The researchers suggest that the Camaro Dragon group, responsible for the attack, is associated with the Chinese government. Interestingly, they found that the group's infrastructure "overlaps" significantly with that of another Chinese attacker known as Mustang Panda. TP-Link routers were the specific devices in which Horse Shell was identified, and the researchers indicate that the malware is not selective when it comes to firmware or targeted brands, indicating a wide range of potential risks across various devices and vendors.
It seems that the hackers are primarily targeting routers with well-known vulnerabilities or those with weak login credentials. Tech Radar reports that Camaro Dragon has made attempts to install Horse Shell on routers owned by European foreign affairs entities. However, the specific targets of their attacks remain unclear.
To safeguard against Horse Shell and other malicious actors like Camaro Dragon, it is crucial for both businesses and individuals to regularly update their router firmware and other devices. Additionally, enhancing security measures by changing passwords periodically and implementing multi-factor authentication (MFA) whenever feasible can provide an extra layer of protection.
What Are Advanced Persistent Threat Actors?
Advanced Persistent Threat (APT) actors refer to highly skilled and sophisticated individuals or groups who conduct long-term and targeted cyber attacks against specific targets. Unlike typical cybercriminals or hackers, APT actors are typically state-sponsored or associated with nation-states, intelligence agencies, or organized criminal organizations.
Here are some key characteristics of APT actors:
Persistence: APT actors are persistent in their attacks, often conducting prolonged campaigns that span months or even years. They employ advanced techniques to maintain long-term access to their target's network, systems, or data.

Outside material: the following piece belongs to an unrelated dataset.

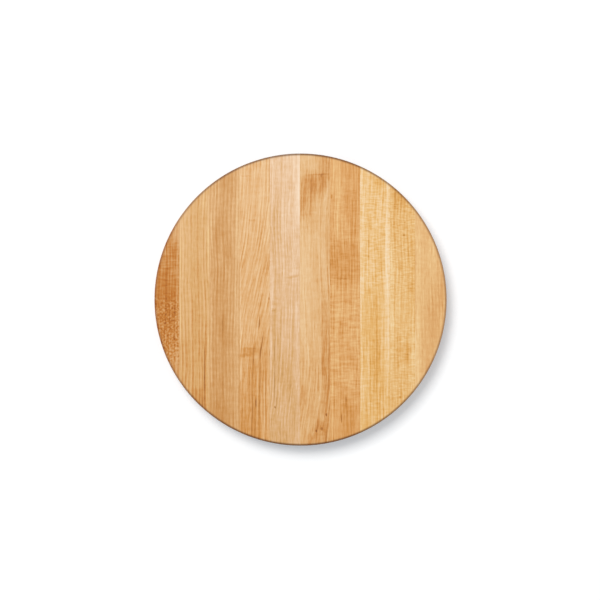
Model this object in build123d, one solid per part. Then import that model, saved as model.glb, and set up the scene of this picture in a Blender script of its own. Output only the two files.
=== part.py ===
"""Round chopping block of hard maple.

The block is edge-grain: long straight staves stand on edge side by side, a thin film of
wood glue between each two joins them into one panel, and the panel is then sawn to a disc,
sanded flush on both faces and eased round both rims, so that it can be used either way up.

Frame: millimetres, +Z up, origin at the centre of the underside. The staves run along Y
and are numbered from -X to +X. Each glue line has the number of the stave on its -X side.
"""

import os

from build123d import *

# The disc that is sawn from the glued panel: 18 inches across and 1.5 inches thick
block_diameter = 457.2
block_thickness = 38.1
rim_round_radius = 3.2

# The staves: the one at the -X rim measured from the rim, the others from joint to joint
rim_stave_width = 39.5
stave_width = 47.0
narrow_stave_width = 39.1

# The glue left between two staves once they are clamped
glue_thickness = 0.15

# How far the saw runs past the wood
saw_overrun = 5.0


def joint_places():
    """X of the middle of each glued joint, from -X to +X.

    After the stave at the -X rim come as many of full width as the disc has room for, and
    then the narrow one. The stave at the +X rim takes what is left, and is no narrower than
    the one at the -X rim.
    """
    first_joint = rim_stave_width - block_diameter / 2
    room_for_full_staves = block_diameter - 2 * rim_stave_width - narrow_stave_width
    full_staves = int(room_for_full_staves // stave_width)
    joints = [first_joint + count * stave_width for count in range(full_staves + 1)]
    return joints + [joints[-1] + narrow_stave_width]


def eased_disc():
    """The whole block's outer shape, with its quarter-round top and bottom rims."""
    disc = Cylinder(
        block_diameter / 2,
        block_thickness,
        align=(Align.CENTER, Align.CENTER, Align.MIN),
    )
    return fillet(disc.edges().filter_by(GeomType.CIRCLE), rim_round_radius)


def between(low_x, high_x):
    """A slab that takes in all of the block between two planes across X."""
    slab = Box(
        high_x - low_x,
        block_diameter + 2 * saw_overrun,
        block_thickness + 2 * saw_overrun,
    )
    return Pos((low_x + high_x) / 2, 0, block_thickness / 2) * slab


def staves(disc, joints):
    """The maple staves, each standing back from its joints by half a glue line."""
    rim_reach = block_diameter / 2 + saw_overrun
    low_sides = [-rim_reach] + [joint + glue_thickness / 2 for joint in joints]
    high_sides = [joint - glue_thickness / 2 for joint in joints] + [rim_reach]
    return [disc & between(low, high) for low, high in zip(low_sides, high_sides)]


def glue_lines(disc, joints):
    """The glue films, scraped and sanded flush with the wood all round."""
    return [
        disc & between(joint - glue_thickness / 2, joint + glue_thickness / 2)
        for joint in joints
    ]


def save(kind, pieces):
    """Writes each piece as its own numbered part."""
    for number, piece in enumerate(pieces, start=1):
        name = f"{kind}_{number:02d}"
        piece.label = name
        export_step(piece, f"parts/{name}.step")


os.makedirs("parts", exist_ok=True)
joints = joint_places()
disc = eased_disc()
save("stave", staves(disc, joints))
save("glue_line", glue_lines(disc, joints))
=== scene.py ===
"""Looks of the round chopping block: ten oiled hard maple staves, glued edge to edge."""

import math

import bmesh
import bpy
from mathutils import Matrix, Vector


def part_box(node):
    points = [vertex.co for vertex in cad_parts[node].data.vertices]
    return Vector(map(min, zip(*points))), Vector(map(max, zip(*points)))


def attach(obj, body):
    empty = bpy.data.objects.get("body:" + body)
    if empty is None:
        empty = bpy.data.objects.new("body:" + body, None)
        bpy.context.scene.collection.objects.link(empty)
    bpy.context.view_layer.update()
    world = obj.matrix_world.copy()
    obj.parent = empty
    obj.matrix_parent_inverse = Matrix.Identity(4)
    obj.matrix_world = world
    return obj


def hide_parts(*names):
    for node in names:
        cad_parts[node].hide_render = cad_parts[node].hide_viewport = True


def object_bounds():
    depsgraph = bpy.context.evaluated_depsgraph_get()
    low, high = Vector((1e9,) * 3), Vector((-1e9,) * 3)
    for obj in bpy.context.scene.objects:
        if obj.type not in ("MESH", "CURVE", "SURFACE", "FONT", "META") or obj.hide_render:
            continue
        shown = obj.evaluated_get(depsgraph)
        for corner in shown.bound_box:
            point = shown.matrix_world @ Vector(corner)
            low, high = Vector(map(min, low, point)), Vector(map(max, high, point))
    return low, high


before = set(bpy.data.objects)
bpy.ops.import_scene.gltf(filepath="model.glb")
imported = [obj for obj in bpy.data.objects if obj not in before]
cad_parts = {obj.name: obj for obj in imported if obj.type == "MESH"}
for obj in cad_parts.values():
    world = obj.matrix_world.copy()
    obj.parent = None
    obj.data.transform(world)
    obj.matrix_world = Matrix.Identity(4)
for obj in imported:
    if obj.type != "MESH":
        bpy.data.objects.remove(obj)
cad_low, cad_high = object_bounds()


# The maple staves
# Ten lengths of hard maple stand on edge side by side, glued into one panel. The panel is sawn to a disc,
# sanded flush and rounded over at both rims, so every stave is a slice of one disc with rounded rims.

mm = 0.001
disc_radius = (cad_high.y - cad_low.y) / 2
disc_thickness = cad_high.z
rim_round = 3.2 * mm
rim_segments = 720
round_segments = 8
cut_tolerance = 0.001 * mm


def sawn_stave(name, low_x, high_x):
    """A slice of the sawn and rounded disc, from low_x to high_x, with its glued sides closed."""
    shape = bmesh.new()
    bmesh.ops.create_circle(shape, cap_ends=True, segments=rim_segments, radius=disc_radius)
    lifted = bmesh.ops.extrude_face_region(shape, geom=shape.faces[:])
    top = [v for v in lifted["geom"] if isinstance(v, bmesh.types.BMVert)]
    bmesh.ops.translate(shape, verts=top, vec=(0, 0, disc_thickness))
    bmesh.ops.recalc_face_normals(shape, faces=shape.faces[:])
    rims = [e for e in shape.edges if abs(e.verts[0].co.z - e.verts[1].co.z) < cut_tolerance]
    bmesh.ops.bevel(
        shape,
        geom=rims,
        offset=rim_round,
        offset_type="OFFSET",
        segments=round_segments,
        profile=0.5,
        affect="EDGES",
        material=-1,
    )
    for side_x, outwards in ((low_x, -1), (high_x, 1)):
        if abs(side_x) > disc_radius - cut_tolerance:
            continue
        cut = bmesh.ops.bisect_plane(
            shape,
            geom=shape.verts[:] + shape.edges[:] + shape.faces[:],
            dist=cut_tolerance,
            plane_co=(side_x, 0, 0),
            plane_no=(outwards, 0, 0),
            clear_outer=True,
        )
        arris = [e for e in cut["geom_cut"] if isinstance(e, bmesh.types.BMEdge)]
        bmesh.ops.edgeloop_fill(shape, edges=arris)
        for edge in arris:
            edge.smooth = False
    bmesh.ops.recalc_face_normals(shape, faces=shape.faces[:])
    for face in shape.faces:
        face.smooth = True
    mesh = bpy.data.meshes.new(name)
    shape.to_mesh(mesh)
    shape.free()
    piece = bpy.data.objects.new(name, mesh)
    bpy.context.scene.collection.objects.link(piece)
    shading = piece.modifiers.new("flat_faces_stay_flat", "WEIGHTED_NORMAL")
    shading.keep_sharp = True
    return piece


def linear(tone):
    """An sRGB hex colour as the linear red, green, blue and alpha that a shader takes."""
    shares = [int(tone[place:place + 2], 16) / 255 for place in (1, 3, 5)]
    return [s / 12.92 if s <= 0.04045 else ((s + 0.055) / 1.055) ** 2.4 for s in shares] + [1]


def add(tree, kind, inputs, **settings):
    """Adds a shader node, makes its settings, and gives each input its value or its link."""
    node = tree.nodes.new("ShaderNode" + kind)
    for name, value in settings.items():
        setattr(node, name, value)
    for socket, value in inputs.items():
        if isinstance(value, bpy.types.NodeSocket):
            tree.links.new(value, node.inputs[socket])
        else:
            node.inputs[socket].default_value = value
    return node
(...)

Advanced Techniques: APT actors employ advanced and sophisticated hacking techniques, including zero-day exploits, custom malware, social engineering, and targeted phishing attacks. They constantly evolve their tactics to evade detection and maintain their access.
Targeted Attacks: APT actors focus on specific targets, such as government agencies, defense contractors, financial institutions, critical infrastructure, or high-profile organizations. They conduct extensive reconnaissance to gather intelligence about their targets and tailor their attacks accordingly.
Covert Operations: APT actors strive to remain undetected within the target's network for extended periods. They employ techniques like lateral movement, privilege escalation, and stealthy exfiltration of data to avoid raising suspicions.
Intelligence Gathering: A primary objective of APT actors is to gather sensitive information, intellectual property, or classified data. They seek to gain a competitive advantage, support geopolitical interests, engage in espionage, or facilitate other nefarious activities.
Nation-State Affiliations: Many APT actors are associated with nation-states or state-sponsored entities. These actors leverage significant resources, expertise, and funding to carry out their operations. However, some APT actors may also be independent groups hired by governments or organizations for specific purposes.